Might as well call his administration a politburo, huh?
[quote]MaximusB wrote:
[quote]smh23 wrote:
[quote]MaximusB wrote:
SMH,
I don’t give a shit about a label, if you take money from me to give to someone else, I would call you someone I do not agree with.
[/quote]
Then you don’t agree with government in general and particularly with government in the United States. Do you think that taxes weren’t paid and food stamps weren’t printed under Reagan or Nixon? Do you think that cops and firemen and soldiers were paid out of some kind of private fund until Obama took office? Do you honestly feel like anyone needs to justify the concept of taxation in the year 2012? [/quote]
When we look at what is being done with that money in 2012, yes. [/quote]
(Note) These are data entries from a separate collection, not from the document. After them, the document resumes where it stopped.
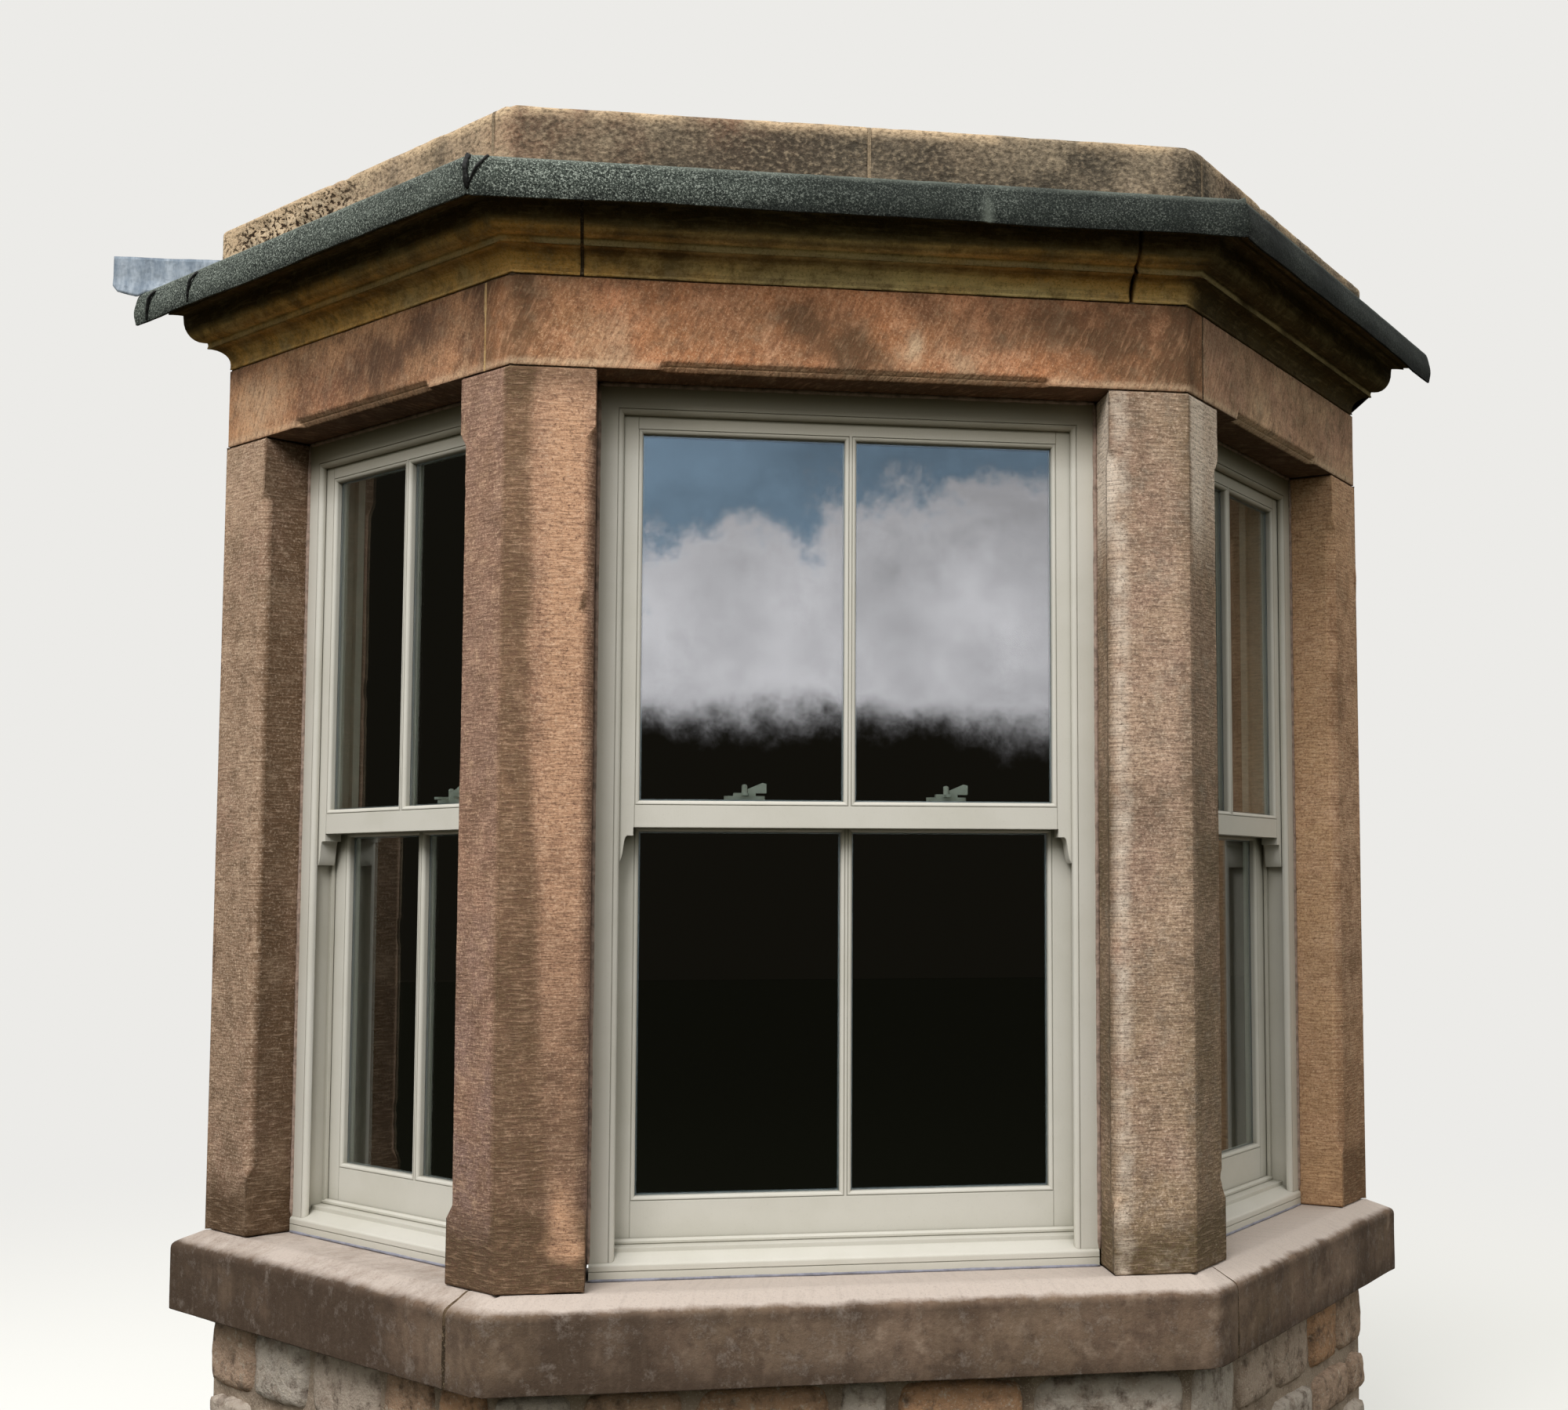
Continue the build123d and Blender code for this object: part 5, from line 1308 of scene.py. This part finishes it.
def dressWindow(side, name, width, seed):
    middle, along, out = windowPlan(side)

    def spot(u, z, depth):
        return np.append(middle + along * u + out * depth, z)

    edge, face = width / 2 - windows["edgeGap"], -windows["reveal"]
    low, high = bay["sillTop"] + windows["sillRise"], bay["lintelBed"] - windows["headGap"]
    bed, lip = bay["sillTop"] + 0.001, face + 0.004
    runs = ((f"sealant_{name}_left", "seal", "sealant", (-edge, low, face), (-edge, high, face)),
            (f"sealant_{name}_right", "seal", "sealant", (edge, low, face), (edge, high, face)),
            (f"sealant_{name}_head", "seal", "sealant", (-edge, high, face), (edge, high, face)),
            (f"bedding_{name}", "bedding", "mastic", (-edge, bed, lip), (edge, bed, lip)))
    for k, (bead, radius, finish, start, end) in enumerate(runs):
        beadRun(bead, spot(*start), spot(*end), windows[radius], finish, seed + k)

    glass = nodes["glass_" + name].data
    points = np.zeros(len(glass.vertices) * 3)
    glass.vertices.foreach_get("co", points)
    points = points.reshape(-1, 3)
    u, depth = (points[:, :2] - middle) @ along, (points[:, :2] - middle) @ out
    us, zs, depths = (levelsOf(values) for values in (u, points[:, 2], depth))
    rings = []
    for lowZ, highZ, near in ((zs[0], zs[1], depths[:2]), (zs[2], zs[3], depths[2:])):
        for leftU, rightU in ((us[0], us[1]), (us[2], us[3])):
            rings.append((leftU, rightU, lowZ, highZ, near.mean()))
    corners, faces = [], []
    for ring, (leftU, rightU, lowZ, highZ, depth) in enumerate(rings):
        # A mitred frame of four bars: an outer and an inner oblong, each at two depths.
        for inset in (windows["spacerSet"], windows["spacerSet"] + windows["spacerWidth"]):
            left, right, foot, head = leftU + inset, rightU - inset, lowZ + inset, highZ - inset
            for stand in (-windows["spacerDepth"] / 2, windows["spacerDepth"] / 2):
                corners += [spot(u, z, depth + stand)
                            for u, z in ((left, foot), (right, foot), (right, head), (left, head))]
        for k in range(4):
            a, b = 16 * ring + k, 16 * ring + (k + 1) % 4
            faces += [(a, b, b + 4, a + 4), (a + 4, b + 4, b + 12, a + 12), (a + 12, b + 12, b + 8, a + 8),
                      (a + 8, b + 8, b, a)]
    corners, faces = np.array(corners), np.array(faces)
    if not facingOut(corners, faces):
        faces = faces[:, ::-1]
    makeMesh(f"spacers_{name}", corners, faces, finishes["spacer"], "window_glass").data.shade_flat()


for side, name, width, seed in ((0, "front", 2 * bay["halfOpening"], 181), (-1, "left", cantOpening, 191),
                                (1, "right", cantOpening, 199)):
    dressWindow(side, name, width, seed)
print("sealant, bedding and spacers made")

nodeFinishes = {
    "timber_sill": "paint", "box_frame": "paint", "sash_upper": "paint", "sash_lower": "paint",
    "glass": "glass", "sash_fasteners": "enamel", "roof_joists": "softwood", "roof_boards": "softwood",
    "roof_felt": "felt", "ceiling": "plaster",
}
for node, shown in nodes.items():
    for prefix, finish in nodeFinishes.items():
        if node.startswith(prefix):
            shown.data.materials.clear()
            shown.data.materials.append(finishes[finish])
print("joinery finished")


# Floor, light and camera

studio = {"floorSize": 60.0, "floorGap": 0.0005, "floorPale": "#EDECE8", "floorDark": "#3C3B2F",
          "floorThrough": "#0E0C09", "floorGloss": "#1B1C14", "fadeStart": 2.2, "fadeEnd": 9.0,
          "backdrop": "#ECEBE8", "skyHigh": 1.34, "skyLow": 0.125, "backShade": 0.50, "cloudSize": 0.15,
          "keyPower": 565.0, "keySize": 4.0, "keyTurn": -30, "keyRise": 42, "keyDistance": 8.0,
          "keyTarget": 1.7, "skyBlue": "#6E8296", "skyBlueLight": 4.4, "cloud": "#B1AEB3", "cloudLight": 5.9}


def makeFloor():
    # Pale floor as the camera sees it, fading into the backdrop far off; darker for bounced light, as
    # ground under a window is, and an unlit room's floor where it is seen through the glass from
    # before the bay.
    material, tree = newMaterial("studioFloor")
    seen, gloss, through, bounces = (addNode(tree, "LightPath", out=name) for name in (
        "Is Camera Ray", "Is Glossy Ray", "Is Transmission Ray", "Glossy Depth"))
    place = addNode(tree, "NewGeometry", out="Position")
    inward = addNode(tree, "SeparateXYZ", {"Vector": place}, "Y")
    inside = addNode(tree, "MapRange", {0: inward, 1: -0.5, 2: -0.1})
    beyond = layColours(tree, studio["floorPale"], (inside, studio["floorThrough"]),
                        (bounces, studio["floorGloss"]))
    colour = layColours(tree, studio["floorDark"], (gloss, studio["floorGloss"]), (through, beyond),
                        (seen, studio["floorPale"]))
    ground = addNode(tree, "BsdfDiffuse", {"Color": colour})
    plain = addNode(tree, "Emission", {"Color": studio["backdrop"], "Strength": 1.0})
    far = addNode(tree, "VectorMath", {0: place}, "Value", operation="LENGTH")
    fade = addNode(tree, "MapRange", {0: far, 1: studio["fadeStart"], 2: studio["fadeEnd"]},
                   interpolation_type="SMOOTHSTEP")
    fade = addNode(tree, "Math", {0: fade, 1: seen}, operation="MULTIPLY")
    surface = addNode(tree, "MixShader", {0: fade, 1: ground, 2: plain})
    addNode(tree, "OutputMaterial", {"Surface": surface}, None)
    half = studio["floorSize"] / 2
    corners = ((-half, -half), (half, -half), (half, half), (-half, half))
    points = np.array([(x, y, -studio["floorGap"]) for x, y in corners])
    makeMesh("studioFloor", points, [(0, 1, 2, 3)], material, None)


def makeWorld():
    # Pale to the camera. For light and soft gloss it is an overcast sky, bright above, dim below and
    # dimmer still from indoors. In the panes it is a pale bank of cloud under blue-grey sky, before
    # the bay only. Through them it is an unlit room inwards and the pale backdrop outwards.
    world = bpy.data.worlds.new("studioSky")
    bpy.context.scene.world = world
    world.use_nodes = True
    tree = world.node_tree
    tree.nodes.clear()
    way = addNode(tree, "TexCoord", out="Generated")
    up, back = (addNode(tree, "SeparateXYZ", {"Vector": way}, axis) for axis in ("Z", "Y"))
    camera, gloss, through, sharp, bounces = (addNode(tree, "LightPath", out=name) for name in (
        "Is Camera Ray", "Is Glossy Ray", "Is Transmission Ray", "Is Singular Ray", "Glossy Depth"))
    rising = addNode(tree, "MapRange", {0: up, 1: 0.0, 2: 0.42})
    sky = addNode(tree, "MapRange", {0: rising, 3: studio["skyLow"], 4: studio["skyHigh"]})
    indoors = addNode(tree, "MapRange", {0: back, 1: -0.05, 2: 0.45, 3: 1.0, 4: studio["backShade"]})
    light = addNode(tree, "Math", {0: sky, 1: indoors}, operation="MULTIPLY")
    lit = addNode(tree, "Background", {"Color": layColours(tree, "#D6D8BC", (rising, "#F5F5F3")),
                                       "Strength": light})

    billows = addNode(tree, "TexNoise", {"Vector": way, "Scale": 1 / studio["cloudSize"], "Detail": 9.0,
                                         "Roughness": 0.68})
    bank = addNode(tree, "Math", {0: billows, 1: 0.22, 2: up}, operation="MULTIPLY_ADD")
    blue = addNode(tree, "MapRange", {0: bank, 1: 0.282, 2: 0.306}, interpolation_type="SMOOTHSTEP")
    foot = addNode(tree, "Math", {0: billows, 1: -0.10, 2: up}, operation="MULTIPLY_ADD")
    above = addNode(tree, "MapRange", {0: foot, 1: 0.018, 2: 0.044}, interpolation_type="SMOOTHSTEP")
    before = addNode(tree, "MapRange", {0: back, 1: -0.10, 2: -0.45}, interpolation_type="SMOOTHSTEP")
    screen = addNode(tree, "Math", {0: above, 1: before}, operation="MULTIPLY")
    thin = addNode(tree, "MapRange", {0: billows, 1: 0.36, 2: 0.62, 3: 0.62, 4: 1.15})
    bright = addNode(tree, "MapRange", {0: blue, 3: studio["cloudLight"], 4: studio["skyBlueLight"]})
    bright = addNode(tree, "Math", {0: bright, 1: thin}, operation="MULTIPLY")
    strength = addNode(tree, "MapRange", {0: screen, 3: 1.0, 4: bright})
    seen = layColours(tree, "#12130E", (screen, layColours(tree, studio["cloud"], (blue, studio["skyBlue"]))))
    mirrored = addNode(tree, "Background", {"Color": seen, "Strength": strength})

    outwards = addNode(tree, "MapRange", {0: back, 1: 0.02, 2: -0.02})
    beyond = layColours(tree, "#17130F", (outwards, studio["backdrop"]))
    room = addNode(tree, "Background", {"Color": beyond, "Strength": 1.0})
    pale = addNode(tree, "Background", {"Color": studio["backdrop"], "Strength": 1.0})
    # A pane's inner face mirrors too, and only panes mirror sharply.
    inner = addNode(tree, "MixShader", {0: bounces, 1: room, 2: mirrored})
    panes = addNode(tree, "Math", {0: gloss, 1: sharp}, operation="MULTIPLY")
    mixed = addNode(tree, "MixShader", {0: panes, 1: lit, 2: mirrored})
    mixed = addNode(tree, "MixShader", {0: through, 1: mixed, 2: inner})
    mixed = addNode(tree, "MixShader", {0: camera, 1: mixed, 2: pale})
    addNode(tree, "OutputWorld", {"Surface": mixed}, None)


def makeLamp():
    # Square lamp at an angle from the front and above the middle of the bay, facing it.
    target = Vector((0, 0, studio["keyTarget"]))
    turn, rise = math.radians(studio["keyTurn"]), math.radians(studio["keyRise"])
    way = Vector((math.sin(turn) * math.cos(rise), -math.cos(turn) * math.cos(rise), math.sin(rise)))
    lamp = bpy.data.lights.new("keyScreen", "AREA")
    lamp.size, lamp.energy, lamp.specular_factor = studio["keySize"], studio["keyPower"], 0.3
    holder = bpy.data.objects.new("keyScreen", lamp)
    bpy.context.scene.collection.objects.link(holder)
    holder.location = target + way * studio["keyDistance"]
    holder.rotation_euler = (-way).to_track_quat("-Z", "Y").to_euler()
    holder.visible_glossy = False


cameraView = {"place": (-0.4368, -3.9778, 1.5804), "yaw": 9.176, "pitch": 4.407, "lens": 44.9,
              "shiftX": -0.0979, "shiftY": 0.0203}


def makeCamera():
    data = bpy.data.cameras.new("photoView")
    data.sensor_width = 36.0
    data.lens = cameraView["lens"]
    data.shift_x, data.shift_y = cameraView["shiftX"], cameraView["shiftY"]
    holder = bpy.data.objects.new("photoView", data)
    bpy.context.scene.collection.objects.link(holder)
    holder.location = cameraView["place"]
    holder.rotation_euler = (math.radians(90 + cameraView["pitch"]), 0, -math.radians(cameraView["yaw"]))
    bpy.context.scene.camera = holder


makeFloor()
makeWorld()
makeLamp()
makeCamera()
bpy.context.scene.view_settings.view_transform = "Standard"
print("studio made")
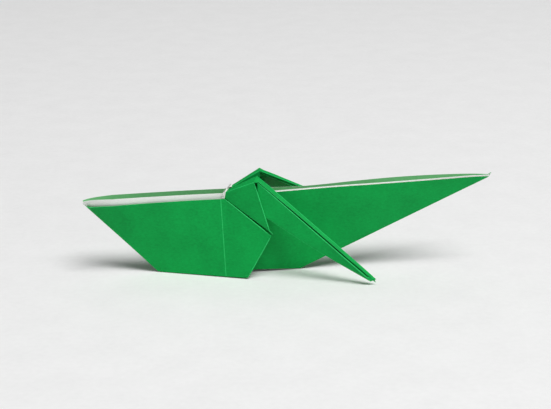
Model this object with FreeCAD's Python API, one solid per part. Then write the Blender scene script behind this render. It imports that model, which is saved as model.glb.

This is a debate that was settled centuries ago. If you think income tax collection is immoral, your problems run far deeper than President Obama. You could always move to Qatar or Oman, though.
[quote]pushharder wrote:
[quote]Legionary wrote:
Perhaps they are simply trying to rile up those readers who are unable/unwilling to utilize critical thinking and set aside preconceived biases? Do you honestly think that PROPAGANDA by its very nature is motivated by what is explicitly presented to the target audience?..
[/quote]
Maybe.
Why would they want to do this?
What motive for this “propaganda” might they have?
Why would their English speaking version want to drive home the point that Bam is a communist? What could they hope to gain from this “ridiculous notion?”
Was Pravda just appealing to its conservative American readership? Do you think Pravda HAS a conservative American readership?[/quote]
Do you have a point, a position you hold? Your stance has been subtly shifting throughout this thread.
[quote]smh23 wrote:
Just to be clear, is anyone here explicitly contending that Obama is in fact a communist?[/quote]
What’s with the nitpicking? Do you deny that he’s a socialist? Is there a meaningful difference between a hardcore community organiser/socialist and a Communist? What meaningful criticism do you have of someone who uses the term Communist instead of socialist or community organiser?
[quote]smh23 wrote:
The salient parties here are economists and economic advisers, so why don’t we take a look at the four or five shady Commies with whom he’s surrounded himself since taking the Oath: Lawrence Summers, Timothy Geithner, Ben Bernanke (surely this makes W. a Red too, no?), and Steven Rattner, who founded a private equity firm and worked as an investment banker at Morgan Stanley for decades
[/quote]
You didn’t read up on Saul Alinsky’s community organising tactics did you? Alinsky preached infiltrating the enemy and compromise as a means to an end. Obama would never have got where he is without compromise, or Saul Alinsky for that matter.
[quote]
…before he was appointed by President Obama to spearhead the auto bailout.
Might as well call his administration a politburo, huh?[/quote]
You mean the one where he bought 61% of GM, essentially nationalising it?